A video game adaptation was proposed by Torus Games for BAM! Entertainment, but the game was retooled into Ice Nine before release.

==Reception==

===Box office===
The film was released on January 31, 2003, and earned $16.3 million in its first weekend, beating out Darkness Falls, Final Destination 2 and Biker Boyz to reach the number one spot. In the United States and Canada, The Recruit grossed $52.8 million, with $48.4 million in other territories, for a worldwide total of $101.2 million, against a budget of $46 million. Its opening at No. 1 was its first of three consecutive weeks in the Top 10 at the domestic box office.

===Critical response===
 Metacritic, which uses a weighted average, assigned the a score of 56 out of 100, based on 36 critics, indicating "mixed or average" reviews.
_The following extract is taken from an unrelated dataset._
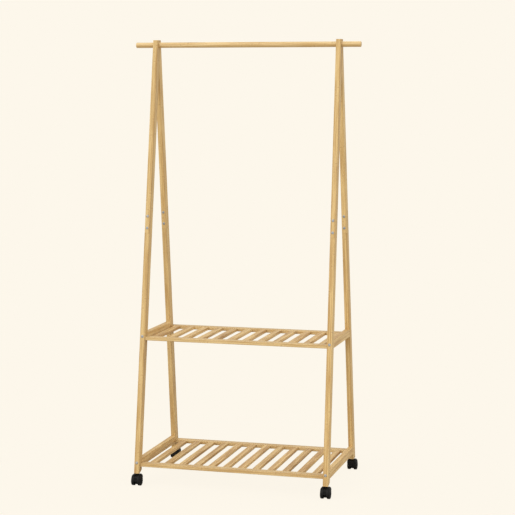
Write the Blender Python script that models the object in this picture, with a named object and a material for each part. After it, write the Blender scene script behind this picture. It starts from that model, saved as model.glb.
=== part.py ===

Owen Gleiberman of Entertainment Weekly gave the film a positive review, with a B+ score. He wrote, "From the get-go, The Recruit is one of those thrillers that delights in pulling the rug out from under you, only to find another rug below that." Carla Meyer of San Francisco Chronicle gave a positive review to the film, stating Al Pacino and Colin Farrell "bring a wary curiosity to their early scenes, with Farrell displaying a palpable hunger for praise and Pacino a corresponding mastery of how to hook somebody by parceling out compliments. They're a swarthier version of Robert Redford and Brad Pitt in Spy Game–only The Recruit is more about mind games."

Todd McCarthy of Variety stated, "The whole picture may be hokey, but the first part is agreeably so, the second part not. At the very least, one comes away with a new appreciation of the difficulty of interoffice romance at the CIA." Mike Clark of USA Today gave a mixed review to the film, stating, "Nothing is ever what it seems, but still, nothing's very compelling in The Recruit, a less-than-middling melodrama whose subject matter and talent never click as much as its credits portend."

===CIA reaction===
In 2009, the movie was reviewed by new CIA employees, who wrote that although "everyone in the Agency believes the movie is ridiculous", the movie is "entertaining", and that "all of the covert service trainees watched the film on the bus going into training" for "comic relief". According to T.J. Waters (a former Farm student), The Recruit is "a mediocre movie" in which he "recognize[s] a lot of similarities with the real Farm".